Fr. Brendan Boland, C.Ss.R. (June 12, 1924 - February 6, 2017)

posted on 16/03/17 09:24 am by Kathy McMerty  

By Fr. Mark Miller, C.Ss.R.

On Saturday, Feb. 11th (the Feast of Our Lady of Lourdes and the World Day of Prayer for the Sick), a church full of confreres, family, friends and parishioners gathered at Our Lady of Perpetual Help Parish in Vancouver to remember Fr. Brendan Boland, to celebrate his life, and to entrust him to the ever-loving arms of Our Redeemer. At 92 years of age and after a number of months dealing with a recurring melanoma, Fr. Brendan returned to his Maker. And we are all a little poorer for his departure from our midst.

Fr. Brendan was born in 1924 in Aughouse, County Mayo, “…not quite a village; really only about 5 houses,” according to his nephew, Michael Kelly. He spoke only Celtic at home and had to learn English at school. Eventually he joined the Redemptorists, professing his first vows on Sept. 8, 1943 (he was in his 74th year as a Redemptorist when he died!) and ordained August 27, 1950. He preached parish missions for two years in Ireland, principally along the West Coast, using both Celtic and English. In 1953 he went as a missionary to India where he preached missions, including a two-year stint in Ceylon (Sri Lanka). His last four years in India were as a parish priest.
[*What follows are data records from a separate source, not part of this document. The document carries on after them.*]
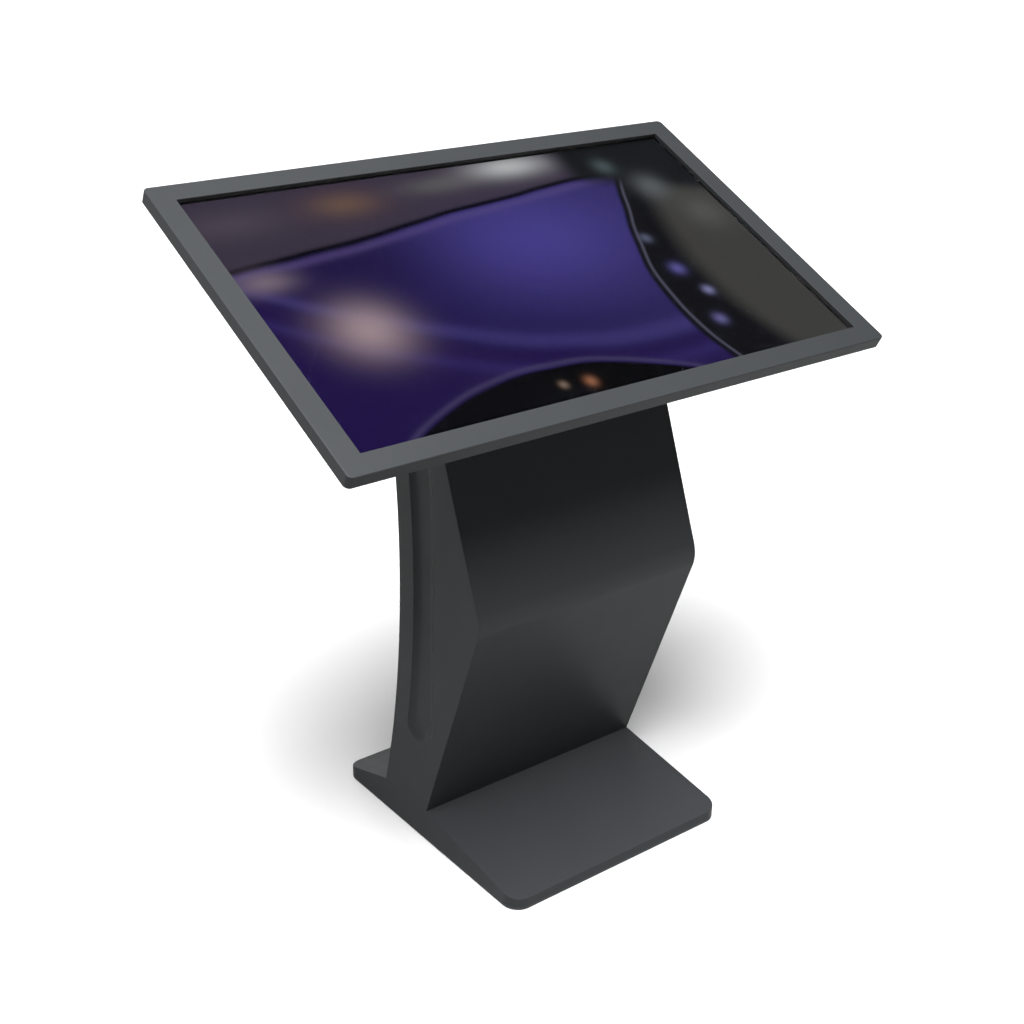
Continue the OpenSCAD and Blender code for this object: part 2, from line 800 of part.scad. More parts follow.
// A knuckle at the height `low`, with its web and a leaf that starts at `leaf_low`.
module hinge_half(low, leaf_low, bore_r) {
    web_t = 3;
    difference() {
        union() {
            translate([hinge_x, hinge_y, low]) cylinder(r = knuckle_r, h = knuckle_l, $fn = 32);
            across(hinge_x, web_t) outside_column(low, low + knuckle_l);
            across(hinge_x, leaf_w) outer_band(hinge_leaf, leaf_low, leaf_low + leaf_l);
        }
        translate([hinge_x, hinge_y, low - over])
            cylinder(r = bore_r, h = knuckle_l + 2 * over, $fn = 32);
    }
}

module hinge_brackets() {
    color([0.45, 0.45, 0.46]) hung_right() {
        hinge_half(door_high_z + door_gap, door_high_z + door_gap, hinge_pin_r);
        hinge_half(door_low_z - door_gap - knuckle_l, door_low_z - door_gap - leaf_l, hinge_pin_r);
    }
}

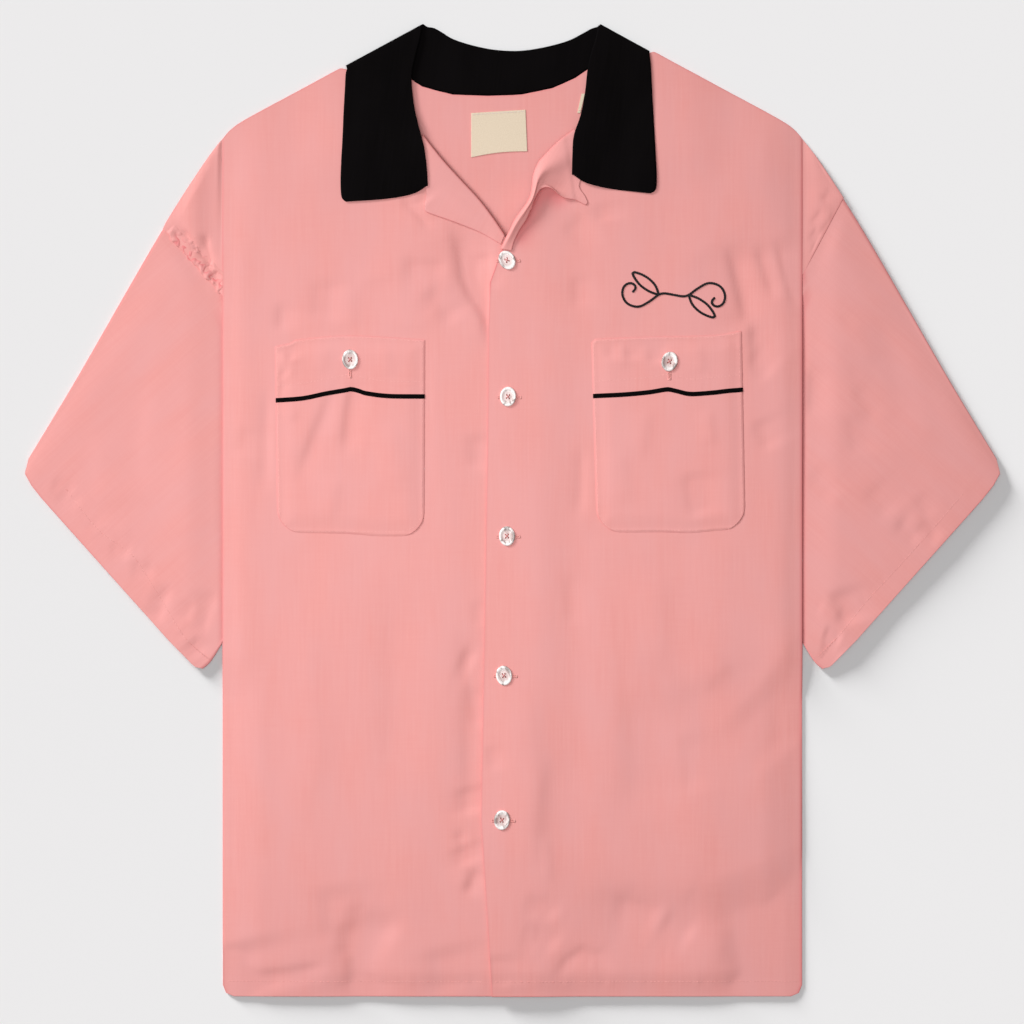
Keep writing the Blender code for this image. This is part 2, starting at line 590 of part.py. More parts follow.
def button_mesh():
    """A turned disc with a raised rim and four holes, made oval."""
    radius = BUTTON_HEIGHT / 2
    rim = radius * 0.74
    profile = [
        (0.0, 0.0), (radius * 0.72, 0.0), (radius, BUTTON_THICK / 2), (radius * 0.9, BUTTON_THICK),
        (rim, BUTTON_THICK - 0.2), (rim * 0.72, BUTTON_MIDDLE), (0.0, BUTTON_MIDDLE),
    ]
    bm = bmesh.new()
    verts = [bm.verts.new((x * MM, 0, z * MM)) for x, z in profile]
    for a, b in zip(verts, verts[1:]):
        bm.edges.new((a, b))
    mesh = bpy.data.meshes.new("button_profile")
    bm.to_mesh(mesh)
    bm.free()
    disc = bpy.data.objects.new("button_disc", mesh)
    bpy.context.scene.collection.objects.link(disc)
    screw = disc.modifiers.new("turn", "SCREW")
    screw.steps = screw.render_steps = 20
    screw.use_merge_vertices = True
    screw.merge_threshold = 0.00005
    screw.use_smooth_shade = False
    holes = []
    for i in range(4):
        angle = math.radians(45 + 90 * i)
        bpy.ops.mesh.primitive_cylinder_add(
            vertices=6, radius=BUTTON_HOLE / 2 * MM, depth=4 * BUTTON_THICK * MM,
            location=(math.cos(angle) * BUTTON_HOLE_OFF * MM, math.sin(angle) * BUTTON_HOLE_OFF * MM, 0),
        )
        holes.append(bpy.context.object)
        cut = disc.modifiers.new("hole", "BOOLEAN")
        cut.operation = "DIFFERENCE"
        cut.object = holes[-1]
    bpy.context.view_layer.update()
    made = bpy.data.meshes.new_from_object(disc.evaluated_get(bpy.context.evaluated_depsgraph_get()))
    for obj in [disc, *holes]:
        bpy.data.objects.remove(obj)
    bm = bmesh.new()
    bm.from_mesh(made)
    bmesh.ops.scale(bm, vec=(BUTTON_WIDTH / BUTTON_HEIGHT, 1, 1), verts=bm.verts)
    bmesh.ops.recalc_face_normals(bm, faces=bm.faces)
    bm.to_mesh(made)
    bm.free()
    return made


def buttons(mat, shirt):
    mesh = button_mesh()
    mesh.materials.clear()
    mesh.materials.append(mat)
    rest = WALL / 2 + SEAM_GAP
    places = []
    for i, (x, y) in enumerate(FRONT_BUTTONS):
        places.append((f"button_front_{i + 1}", x, y, over_front_z(x, y) + rest))
    for name, (x, y) in POCKET_BUTTONS.items():
        places.append((f"button_pocket_{name}", x, y, front_z(x, y) + PLY + rest))
    for name, x, y, z in places:
        obj = bpy.data.objects.new(name, mesh)
        shirt.collection.objects.link(obj)
        obj.parent = shirt.frame
        obj.location = (x * MM, y * MM, float(z) * MM)



class Shirt:
    """The collection and the empty that every piece goes under."""

    def __init__(self):
        self.collection = bpy.data.collections.new("bowling_shirt")
        bpy.context.scene.collection.children.link(self.collection)
        self.frame = bpy.data.objects.new("shirt_frame", None)
        self.frame.location = (0, -GARMENT_HEIGHT / 2 * MM, 0)
        self.collection.objects.link(self.frame)


def main():
    for obj in list(bpy.data.objects):
        bpy.data.objects.remove(obj)
    shirt = Shirt()
    pink = material("pink_rayon", (0.87, 0.38, 0.36), 0.75)
    black = material("black_rayon", (0.006, 0.005, 0.006), 0.8)
    pearl = material("pearl", (0.86, 0.83, 0.8), 0.25)
    tape = material("label_tape", (0.74, 0.68, 0.54), 0.85)
    back_panel(pink, shirt)
    front("front_right", -1, UNDER_EDGE, front_z, pink, shirt)
    front("front_left", 1, OVER_EDGE, over_front_z, pink, shirt)
    sleeve("sleeve_right", -1, pink, shirt)
    sleeve("sleeve_left", 1, pink, shirt)
    collar(black, shirt)
    revere("revere_right", RIGHT_REVERE_ROLL, RIGHT_REVERE_FREE, RIGHT_GORGE, front_z, pink, shirt)
    revere(
        "revere_left", LEFT_REVERE_ROLL, LEFT_REVERE_FREE, LEFT_GORGE, over_front_z, pink, shirt,
        LEFT_REVERE_LIFT,
    )
    pocket("right", front_z, pink, black, shirt)
    pocket("left", over_front_z, pink, black, shirt)
    flat_piece("neck_label", LABEL, back_z, tape, shirt)
    flat_piece("care_tag", TAG, back_z, tape, shirt)
    buttons(pearl, shirt)


main()
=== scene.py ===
import math
import bmesh
import bpy
import numpy as np
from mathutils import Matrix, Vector


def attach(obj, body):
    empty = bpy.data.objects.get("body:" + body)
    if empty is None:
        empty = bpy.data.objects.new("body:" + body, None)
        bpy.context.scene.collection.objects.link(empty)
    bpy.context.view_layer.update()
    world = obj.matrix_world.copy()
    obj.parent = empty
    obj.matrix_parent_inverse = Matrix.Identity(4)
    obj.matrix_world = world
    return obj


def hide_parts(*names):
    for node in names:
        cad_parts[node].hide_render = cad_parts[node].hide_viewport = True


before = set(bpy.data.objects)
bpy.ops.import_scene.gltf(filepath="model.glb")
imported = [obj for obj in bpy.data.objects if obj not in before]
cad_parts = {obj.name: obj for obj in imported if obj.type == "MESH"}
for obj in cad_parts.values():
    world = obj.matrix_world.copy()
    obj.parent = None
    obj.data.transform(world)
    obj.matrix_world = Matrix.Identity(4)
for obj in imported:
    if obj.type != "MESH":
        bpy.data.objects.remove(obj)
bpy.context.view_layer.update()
print("frame loaded")

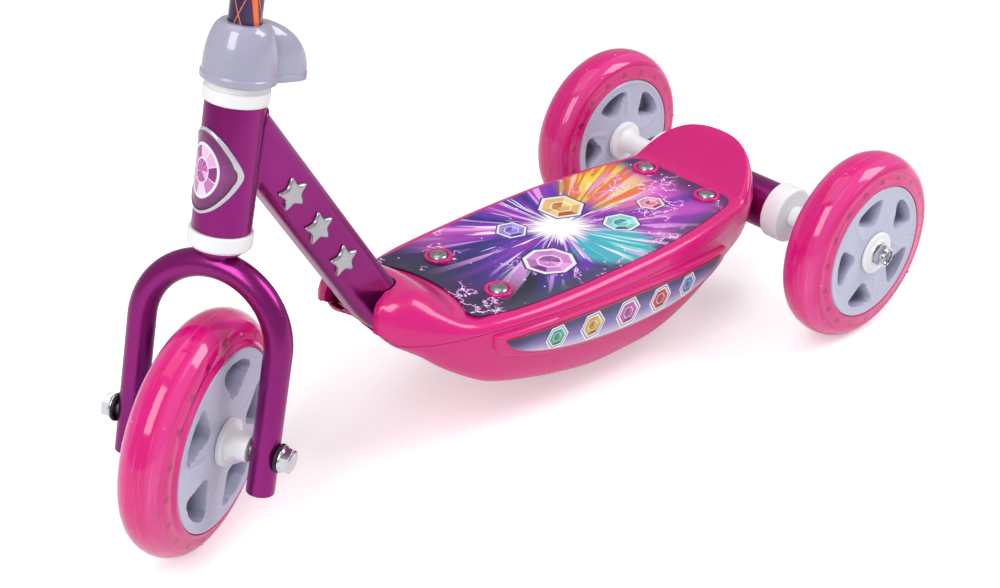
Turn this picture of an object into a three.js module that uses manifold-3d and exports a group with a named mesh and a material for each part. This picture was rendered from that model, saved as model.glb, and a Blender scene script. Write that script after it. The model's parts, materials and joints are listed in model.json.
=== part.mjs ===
// Three wheel kids scooter: frame, two-shell deck, steered fork with handlebar, three wheels
// Millimetres, +Z up, the scooter faces -X and stands on z = 0 with its steering turned to the side
import * as THREE from 'three';
import { mergeVertices } from 'three/addons/utils/BufferGeometryUtils.js';
import Module from 'manifold-3d';

const wasm = await Module();
wasm.setup();

// Clearances, and how far a cutter runs past what it cuts
const gap = { seat: 0.3, slide: 0.6, shell: 0.8, fine: 0.02 };
const overrun = 4;

// Facets in a full turn
const facets = { wheel: 32, tube: 16, bent: 10, small: 8, hex: 6 };

// Stance of the whole scooter; angles in degrees
const stance = { rake: 13, steer: 27, rearTrack: 221.4 };

const rearWheel = {
  radius: 62.5, discRadius: 44.5, discHalf: 16.1, tyreHalf: 14.5, sidewall: 52.8,
  flangeRadius: 14, neckRadius: 7.2, pocketDepth: 11, pocketTurn: 36,
};
const frontWheel = {
  radius: 70, discRadius: 52.4, discHalf: 17, tyreHalf: 14.5, sidewall: 56.8,
  flangeRadius: 13.5, neckRadius: 7.8, pocketDepth: 11.5, pocketTurn: 12,
};
const wheelBuild = {
  bore: 7.6, bushDepth: 12, flange: 3, rimFlange: 2.4, barrelStep: 4.4, edge: 0.8,
  pockets: 5, pocketPoints: 12, pocketWall: 1.5,
};
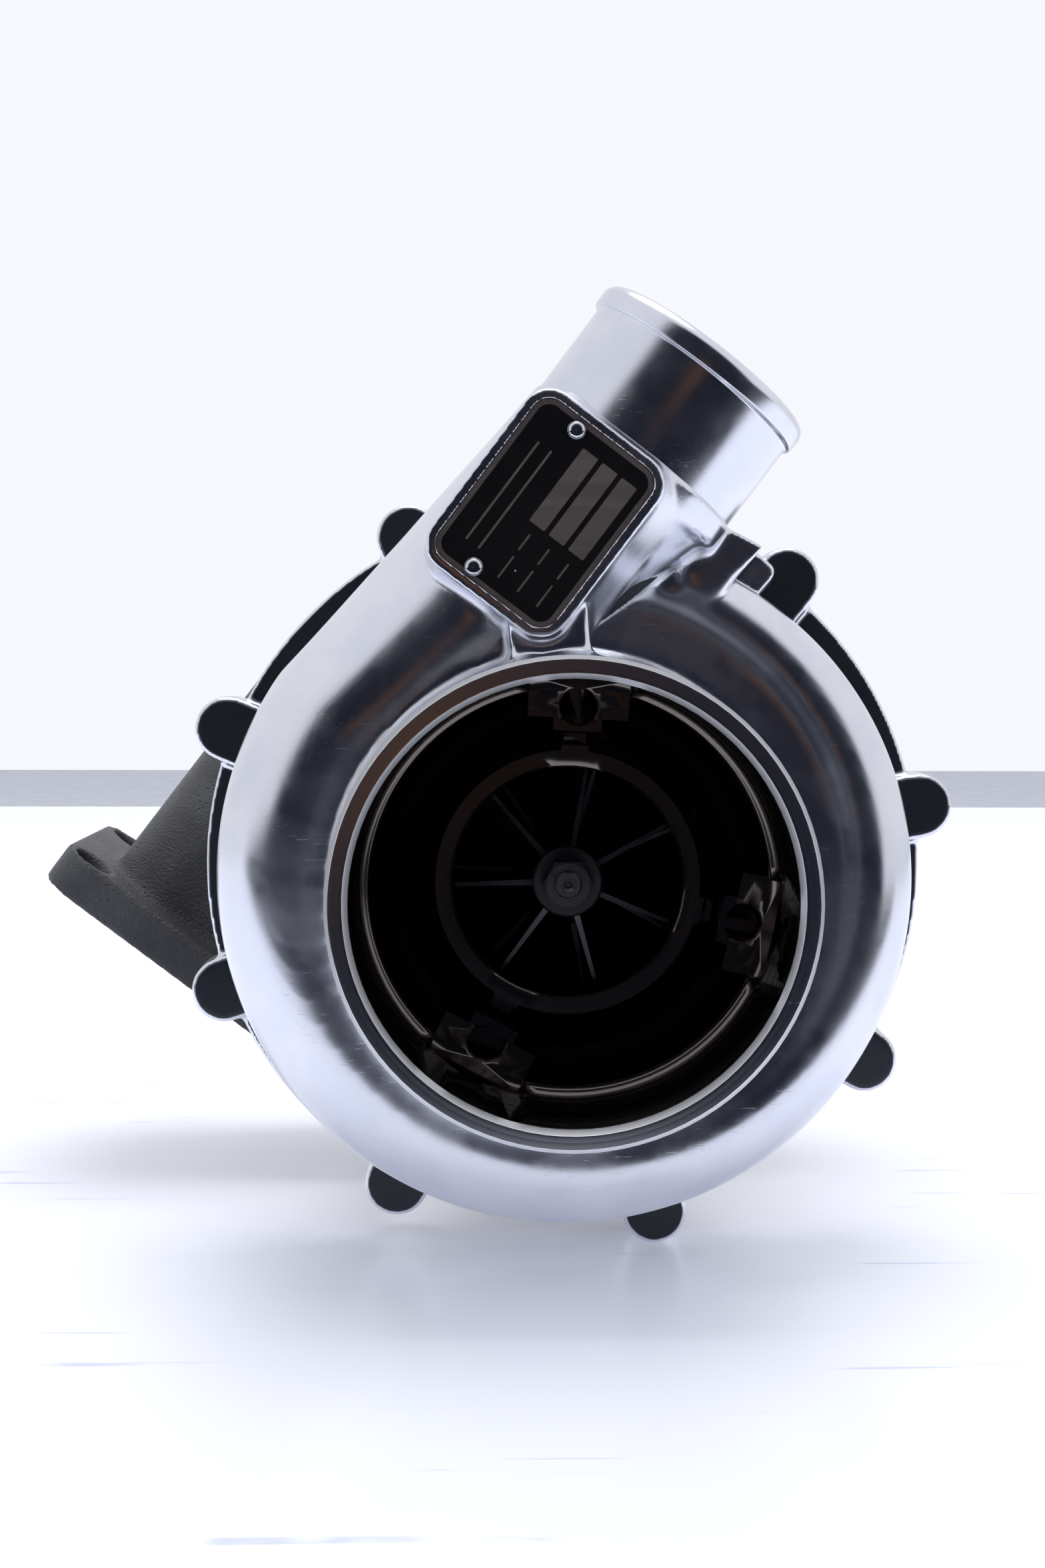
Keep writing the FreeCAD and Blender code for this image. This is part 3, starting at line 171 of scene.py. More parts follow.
def normals(piece):
    flat = np.zeros(len(piece.data.vertices) * 3)
    piece.data.vertices.foreach_get("normal", flat)
    return flat.reshape(-1, 3)


def cast(piece, voxel, passes, softness):
    remesh = piece.modifiers.new("voxels", "REMESH")
    remesh.mode = "VOXEL"
    remesh.voxel_size = voxel * mm
    settle(piece)
    rough = positions(piece)
    weights = np.round(softness(rough) * 10).astype(int)
    group = piece.vertex_groups.new(name="soft")
    for level in range(1, 11):
        members = np.nonzero(weights == level)[0].tolist()
        if members:
            group.add(members, level / 10, "REPLACE")
    for iterations, name in ((passes, "soft"), (4, "")):
        smooth = piece.modifiers.new("smooth", "SMOOTH")
        smooth.factor = 0.5
        smooth.iterations = iterations
        smooth.vertex_group = name
    settle(piece)
    piece.vertex_groups.clear()
    filled = np.sum((positions(piece) - rough) * normals(piece), axis=1)
    attribute = piece.data.attributes.new("filled", "FLOAT", "POINT")
    attribute.data.foreach_set("value", filled.astype(np.float32))
    piece.data.shade_smooth()
    return piece


def crisp(piece, angle=30):
    piece.data.shade_smooth()
    piece.data.set_sharp_from_angle(angle=math.radians(angle))
    return piece


def place(piece, material, body, slotName, *replaced):
    piece.data.materials.clear()
    piece.data.materials.append(material)
    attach(piece, body)
    if replaced:
        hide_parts(*replaced)
    return piece


# Material helpers: a value that is a socket is linked, anything else is set.

def feed(tree, node, values):
    for name, value in values.items():
        if isinstance(value, bpy.types.NodeSocket):
            tree.links.new(value, node.inputs[name])
        else:
            node.inputs[name].default_value = value


def put(tree, kind, values=None, **settings):
    node = tree.nodes.new(kind)
    for name, value in settings.items():
        setattr(node, name, value)
    feed(tree, node, values or {})
    return node


def calc(tree, operation, first, second=0.0):
    return put(tree, "ShaderNodeMath", {0: first, 1: second}, operation=operation).outputs[0]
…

Returning to Ireland in 1963, he preached parish missions for a year and then asked to be a missionary in another country. To our great benefit he came to the Edmonton province in 1964, planning to stay for 3 years. In 1967 he joined the Edmonton province. After preaching parish missions for several years in the West, he began a new career as a parish priest, first, in Williams Lake, then on to Vancouver, Winnipeg, Calgary (where he started Holy Redeemer Parish, next to our Holy Trinity Parish) back to Williams Lake, and then on to Holy Spirit Parish in Kelowna.

Fr. Brendan had a great love of his home country, Ireland, which he shared in stories, song and poetry wherever he went. He also developed a great love for Canada, its people, its wide-open landscapes and immense tracts of natural beauty. He was a wonderful parish priest, a gentle & wise counselor and spiritual guide, a gracious and faithful friend. He took great advantage of the world he lived in, skiing (both downhill and cross-country), hiking, picnicking with friends, golfing (which he started in his senior years in Kelowna), touring, and visiting friends. Two nephews and a niece came from Ireland, and another niece from Maine, for his funeral; all had visited him in previous months and were full of stories about this wonderful Uncle who enlivened everybody on his home visits where he went swimming in the ocean, fishing, and sharing the odd glass with family and friends. He was adored by his 8 nephews and nieces.

The words of Fr. Babu Mathew in a special bulletin produced for OLPH Parish capture something of the essence of Fr. Brendan. “Fr. Brendan was everything a priest should be — energetic, cheerful, sociable, a good homilist and an excellent singer. People loved his sense of fun and adventure. He was holy without being overly pious. And he could tell good stories…with a word or two he would have us in stitches. And like a true Irishman, he enjoyed a good stout!”

Most of you are probably aware of how well Fr. Brendan lived his retirement years in Vancouver (2005-17). He purchased the seniors’ bus pass and every day when he felt like it, he would head off on the bus to a library or park or place of interest (a museum or gathering of some sort) or an event. He even used the pass a number of times to take the ferry to Vancouver Island and spend the day in Victoria. Blessedly he kept his cheery disposition and sharp, curious intellect right to the end. And I don’t think he ever said no to an invitation for a meal or a cup of tea (or something) from the many, many friends he had. His palliative home care team told Fr. Babu that he was the loveliest patient they had ever attended.

Speaking as a confrere and provincial, it was always a treat to spend some time in Vancouver during Fr. Brendan’s retirement years. There were interesting conversations, good stories, great chuckles, and sometimes great moments as when he would quote poems from memory. He always radiated a sense of gracious presence and genuine welcome. He remains our teacher and a part of our identity and we shall miss him. We laid Fr. Brendan to rest at Holy Cross cemetery in Edmonton on Feb. 16th. Almost a dozen people from St. Alphonsus Parish, where Fr. Brendan had first worked way back in the 1960s upon his arrival in Canada, joined the Redemptorists from Villa Marguerite and Vancouver to say farewell. It was a beautiful morning, unusually warm for Edmonton in February, but a tribute to this man who spread his Irish warmth wherever he went.